§ **What is needed**: Give back only the lines in the records below from the one with "Turn this picture" to the one with "wasm.setup();", both inclusive, word for word.

§ **Records for processing**:
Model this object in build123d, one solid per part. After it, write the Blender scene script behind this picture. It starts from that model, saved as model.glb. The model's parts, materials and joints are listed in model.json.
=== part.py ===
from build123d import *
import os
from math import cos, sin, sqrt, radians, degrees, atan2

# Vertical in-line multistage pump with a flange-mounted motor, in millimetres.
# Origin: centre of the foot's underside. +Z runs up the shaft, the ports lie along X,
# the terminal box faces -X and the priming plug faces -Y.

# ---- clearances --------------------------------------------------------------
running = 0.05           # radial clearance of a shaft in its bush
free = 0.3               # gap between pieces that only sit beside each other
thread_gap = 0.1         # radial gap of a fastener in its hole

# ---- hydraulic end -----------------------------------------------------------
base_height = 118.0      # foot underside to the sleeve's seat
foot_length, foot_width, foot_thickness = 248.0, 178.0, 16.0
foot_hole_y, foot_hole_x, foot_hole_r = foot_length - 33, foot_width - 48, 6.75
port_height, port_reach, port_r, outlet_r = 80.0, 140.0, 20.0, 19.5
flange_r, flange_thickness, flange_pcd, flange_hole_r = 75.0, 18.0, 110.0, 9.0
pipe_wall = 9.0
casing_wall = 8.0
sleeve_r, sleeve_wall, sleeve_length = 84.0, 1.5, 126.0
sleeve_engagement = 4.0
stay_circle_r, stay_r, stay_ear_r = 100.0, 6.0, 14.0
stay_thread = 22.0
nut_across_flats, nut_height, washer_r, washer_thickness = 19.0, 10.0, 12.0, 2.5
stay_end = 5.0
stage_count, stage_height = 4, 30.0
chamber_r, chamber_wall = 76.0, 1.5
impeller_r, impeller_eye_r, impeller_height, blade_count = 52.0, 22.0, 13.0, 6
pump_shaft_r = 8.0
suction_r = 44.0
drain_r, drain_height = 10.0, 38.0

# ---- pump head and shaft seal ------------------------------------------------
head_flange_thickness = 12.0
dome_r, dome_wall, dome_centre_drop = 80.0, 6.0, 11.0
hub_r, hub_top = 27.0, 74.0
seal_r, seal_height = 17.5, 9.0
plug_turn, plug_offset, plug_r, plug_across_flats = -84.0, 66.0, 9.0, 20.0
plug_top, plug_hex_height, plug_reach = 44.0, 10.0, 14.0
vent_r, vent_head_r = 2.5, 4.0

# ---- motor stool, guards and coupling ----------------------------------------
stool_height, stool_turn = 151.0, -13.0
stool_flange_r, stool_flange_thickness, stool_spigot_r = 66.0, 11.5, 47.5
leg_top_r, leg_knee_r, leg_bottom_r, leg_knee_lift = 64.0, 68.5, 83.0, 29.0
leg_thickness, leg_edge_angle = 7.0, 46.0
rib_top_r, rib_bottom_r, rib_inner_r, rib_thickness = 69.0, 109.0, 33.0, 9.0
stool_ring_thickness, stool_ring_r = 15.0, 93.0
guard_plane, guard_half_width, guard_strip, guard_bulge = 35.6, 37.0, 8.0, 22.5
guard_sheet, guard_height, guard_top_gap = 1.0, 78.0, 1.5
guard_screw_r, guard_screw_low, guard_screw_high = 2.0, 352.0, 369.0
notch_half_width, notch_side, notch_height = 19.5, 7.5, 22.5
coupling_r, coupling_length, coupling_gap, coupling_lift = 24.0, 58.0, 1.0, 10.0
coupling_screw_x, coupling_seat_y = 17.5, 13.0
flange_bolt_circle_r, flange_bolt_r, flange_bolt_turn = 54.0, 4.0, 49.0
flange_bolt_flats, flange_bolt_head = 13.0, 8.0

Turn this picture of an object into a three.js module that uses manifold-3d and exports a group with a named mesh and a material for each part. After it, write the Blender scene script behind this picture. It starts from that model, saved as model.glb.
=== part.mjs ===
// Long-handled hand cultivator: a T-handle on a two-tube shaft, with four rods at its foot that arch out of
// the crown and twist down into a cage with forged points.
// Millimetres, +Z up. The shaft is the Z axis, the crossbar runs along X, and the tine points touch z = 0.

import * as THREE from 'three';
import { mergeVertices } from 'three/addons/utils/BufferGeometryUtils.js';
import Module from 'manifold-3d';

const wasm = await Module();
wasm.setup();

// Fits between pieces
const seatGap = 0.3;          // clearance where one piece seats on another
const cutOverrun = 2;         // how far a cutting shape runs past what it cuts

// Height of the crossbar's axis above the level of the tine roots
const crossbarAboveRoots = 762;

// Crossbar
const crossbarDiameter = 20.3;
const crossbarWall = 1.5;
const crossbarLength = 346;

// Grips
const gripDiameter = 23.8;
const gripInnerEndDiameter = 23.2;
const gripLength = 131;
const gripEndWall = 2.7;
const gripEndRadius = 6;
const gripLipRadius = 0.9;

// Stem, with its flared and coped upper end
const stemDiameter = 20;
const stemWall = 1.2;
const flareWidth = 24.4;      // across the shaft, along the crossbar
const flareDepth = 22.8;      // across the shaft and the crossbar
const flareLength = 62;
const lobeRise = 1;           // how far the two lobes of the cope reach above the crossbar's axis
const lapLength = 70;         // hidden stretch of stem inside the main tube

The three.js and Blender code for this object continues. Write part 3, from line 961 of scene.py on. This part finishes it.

§ **Exercise answer**:
Turn this picture of an object into a three.js module that uses manifold-3d and exports a group with a named mesh and a material for each part. After it, write the Blender scene script behind this picture. It starts from that model, saved as model.glb.
=== part.mjs ===
// Long-handled hand cultivator: a T-handle on a two-tube shaft, with four rods at its foot that arch out of
// the crown and twist down into a cage with forged points.
// Millimetres, +Z up. The shaft is the Z axis, the crossbar runs along X, and the tine points touch z = 0.

import * as THREE from 'three';
import { mergeVertices } from 'three/addons/utils/BufferGeometryUtils.js';
import Module from 'manifold-3d';

const wasm = await Module();
wasm.setup();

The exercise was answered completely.